*WORK TO COMPLETE*.
Looking at the data below, count the lines that contain the string "their". Write only the total.

*DATA ENTRIES*.
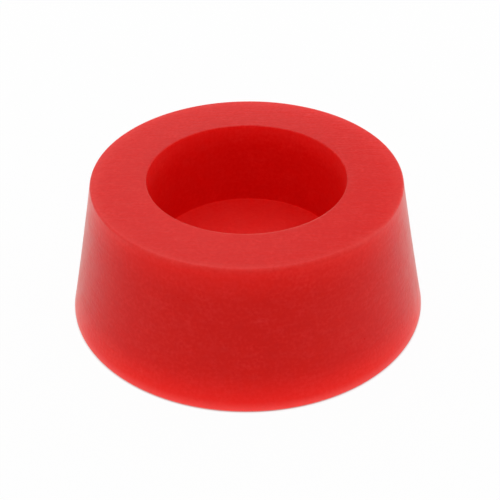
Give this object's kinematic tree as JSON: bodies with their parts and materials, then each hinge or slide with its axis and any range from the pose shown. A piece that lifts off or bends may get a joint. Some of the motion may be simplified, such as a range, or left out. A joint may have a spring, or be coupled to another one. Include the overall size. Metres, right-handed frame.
{
  "type": "rubber stopper",
  "caption": "Tapered silicone rubber stopper that stands on its wide end, with a round blind recess in the narrow end, for closing the neck of a vessel.",
  "frame": {"origin": "centre of the wide end, on the face that the stopper stands on", "axes": "+Z along the axis of the cone, from the wide end to the narrow end; X and Y are alike, because the form is one of revolution"},
  "size_m": [0.0638, 0.0638, 0.0254],
  "materials": {
    "silicone": "satin"
  },
  "bodies": {
    "root": {"stopper": "silicone"}
  },
  "joints": []
}
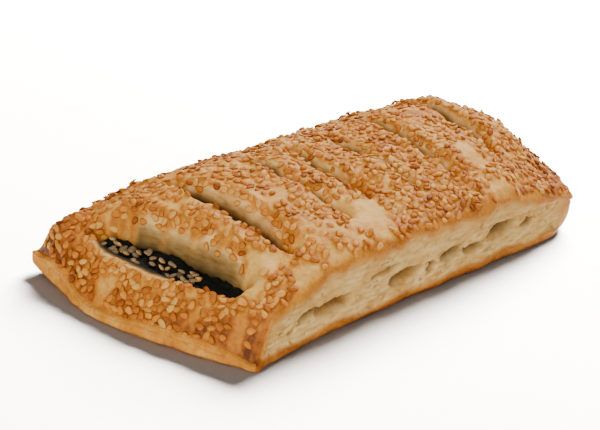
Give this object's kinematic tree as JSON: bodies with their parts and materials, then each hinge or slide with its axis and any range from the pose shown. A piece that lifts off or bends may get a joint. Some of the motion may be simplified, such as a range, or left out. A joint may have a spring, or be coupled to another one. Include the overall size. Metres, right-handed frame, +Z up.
{
  "type": "strudel",
  "caption": "Rectangular puff-pastry strudel with sesame on its domed crust, slits across the top, flaky cut sides and a spinach filling that shows in the open slits.",
  "frame": {"origin": "middle of the strudel's box, at the height of the surface that it rests on", "axes": "+X along the strudel to its higher end, -X at the widest slit, -Y at the front cut side, +Z up"},
  "size_m": [0.1856, 0.0858, 0.0342],
  "materials": {
    "baked_pastry": "baked, dry, slightly satin on top",
    "spinach": "cooked and moist"
  },
  "bodies": {
    "root": {"pastry": "baked_pastry", "filling": "spinach"}
  },
  "joints": []
}
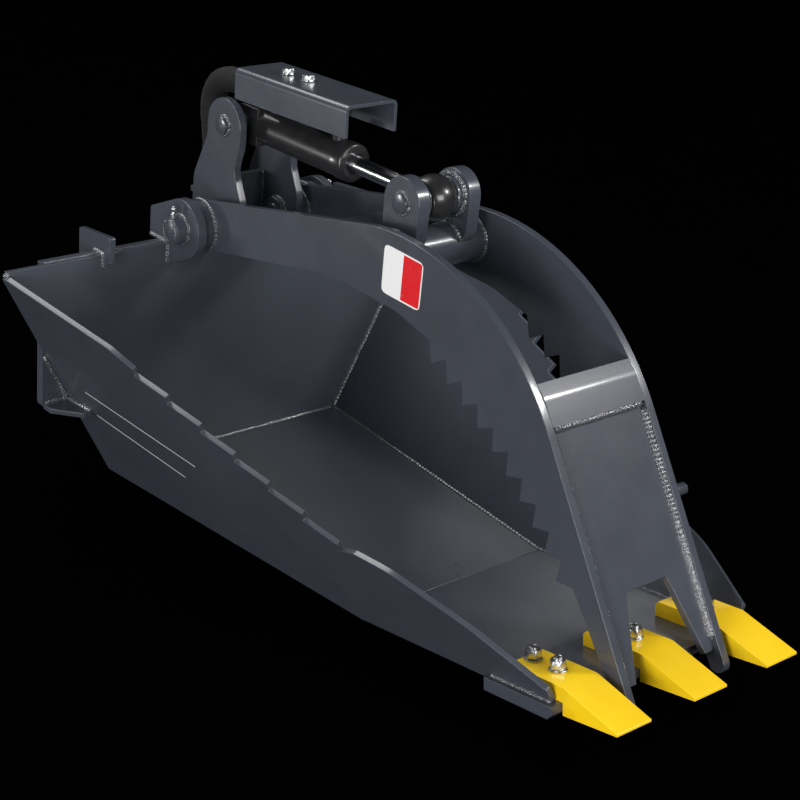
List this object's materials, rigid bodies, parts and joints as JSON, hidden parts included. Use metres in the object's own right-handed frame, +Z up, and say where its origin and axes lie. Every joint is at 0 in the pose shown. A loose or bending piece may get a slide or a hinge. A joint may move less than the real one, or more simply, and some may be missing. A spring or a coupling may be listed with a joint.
{
  "type": "stump grapple bucket",
  "caption": "Stump bucket with saw-toothed sides, three bolted teeth and a hydraulic grapple jaw that hinges at the back wall.",
  "frame": {"origin": "centre plane of the bucket at the rear lower edge of its floor, on the ground", "axes": "+Z up, -Y towards the digging teeth, +X across to the right side seen from behind the hitch"},
  "size_m": [0.8046, 1.1078, 0.6318],
  "materials": {
    "slate_paint": "satin",
    "yellow_paint": "satin",
    "black_paint": "satin",
    "rod_chrome": "polished",
    "turned_steel": "satin",
    "hose_sleeve": "matte",
    "zinc": "satin"
  },
  "bodies": {
    "bucket": {"back_wall": "slate_paint", "coupler_shelf": "slate_paint", "floor_front": "slate_paint", "floor_rear": "slate_paint", "grease_nipples": "zinc", "hitch_hook": "slate_paint", "hitch_ledge": "slate_paint", "hitch_plate": "slate_paint", "hitch_tab_left": "slate_paint", "hitch_tab_right": "slate_paint", "hitch_wing_left": "slate_paint", "hitch_wing_right": "slate_paint", "hose_couplers": "zinc", "hose_sleeve_rear": "hose_sleeve", "lip_bar": "slate_paint", "pin_collars": "slate_paint", "pivot_bracket_left": "slate_paint", "pivot_bracket_right": "slate_paint", "pivot_hubs": "slate_paint", "pivot_pins": "slate_paint", "side_plate_left": "slate_paint", "side_plate_right": "slate_paint", "tooth_bolts": "zinc", "tooth_centre": "yellow_paint", "tooth_left": "yellow_paint", "tooth_nuts": "zinc", "tooth_right": "yellow_paint", "tooth_washers": "zinc", "tower_lug_left": "slate_paint", "tower_lug_right": "slate_paint", "tower_pin": "slate_paint", "tower_web": "slate_paint"},
    "jaw": {"jaw_arm_left": "slate_paint", "jaw_arm_right": "slate_paint", "arm_bosses_outer": "slate_paint", "arm_bosses_inner": "slate_paint", "cross_tube": "slate_paint", "jaw_web": "slate_paint", "nose_bend": "slate_paint", "nose_plate": "slate_paint", "cylinder_ear_left": "slate_paint", "cylinder_ear_right": "slate_paint", "ear_collars": "slate_paint", "ear_pin": "slate_paint", "arm_knob": "slate_paint"},
    "barrel": {"barrel_tube": "black_paint", "barrel_eye": "black_paint", "gland_nut": "black_paint", "port_elbow_front": "black_paint", "port_elbow_rear": "black_paint", "cylinder_guard": "slate_paint", "guard_bar": "slate_paint", "guard_stand": "slate_paint", "guard_bolts": "zinc", "guard_washers": "zinc", "hose_sleeve_front": "hose_sleeve"},
    "rod": {"piston_rod": "rod_chrome", "piston": "turned_steel", "rod_eye": "black_paint"}
  },
  "joints": [
    {"name": "jaw_hinge", "type": "hinge", "parent": "bucket", "child": "jaw", "pos_m": [0, -0.0405, 0.386], "axis": [-1, 0, 0], "range_deg": [0, 40]},
    {"name": "barrel_hinge", "type": "hinge", "parent": "bucket", "child": "barrel", "pos_m": [0, -0.036, 0.533], "axis": [-1, 0, 0], "range_deg": [0, 44.8]},
    {"name": "rod_slide", "type": "slide", "parent": "barrel", "child": "rod", "axis": [0, 1, -0.0051], "range_m": [0, 0.0954]}
  ],
  "couplings": [
    {"joint": "barrel_hinge", "follows": "jaw_hinge", "ratio": 1.1175},
    {"joint": "rod_slide", "follows": "jaw_hinge", "m_per_rad": 0.1365}
  ]
}
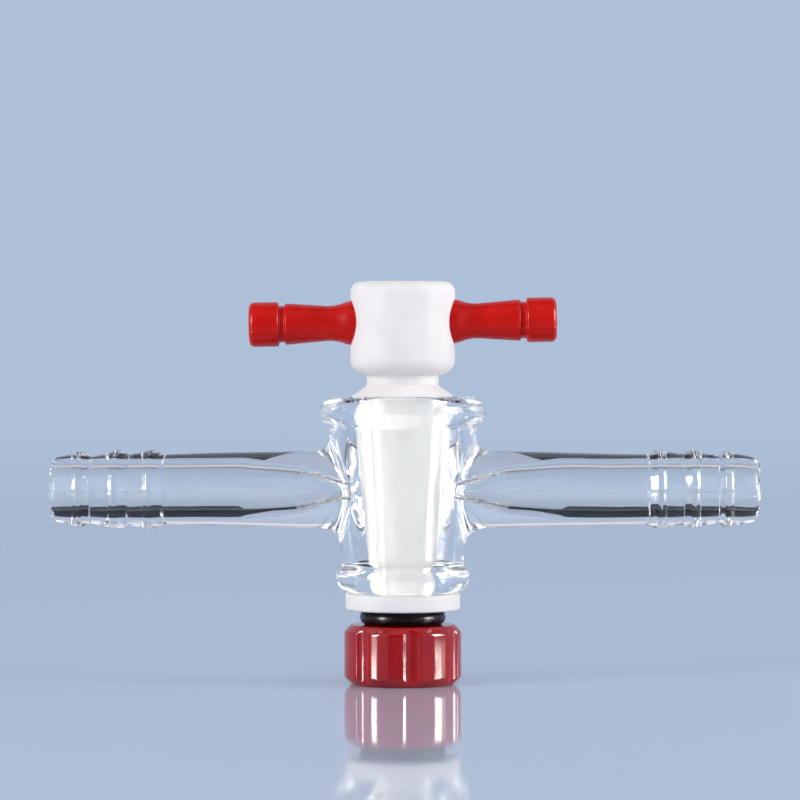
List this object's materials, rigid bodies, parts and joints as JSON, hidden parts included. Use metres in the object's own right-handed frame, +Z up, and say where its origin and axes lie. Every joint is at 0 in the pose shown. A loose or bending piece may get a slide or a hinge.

*COMPLETE RESPONSE*.
2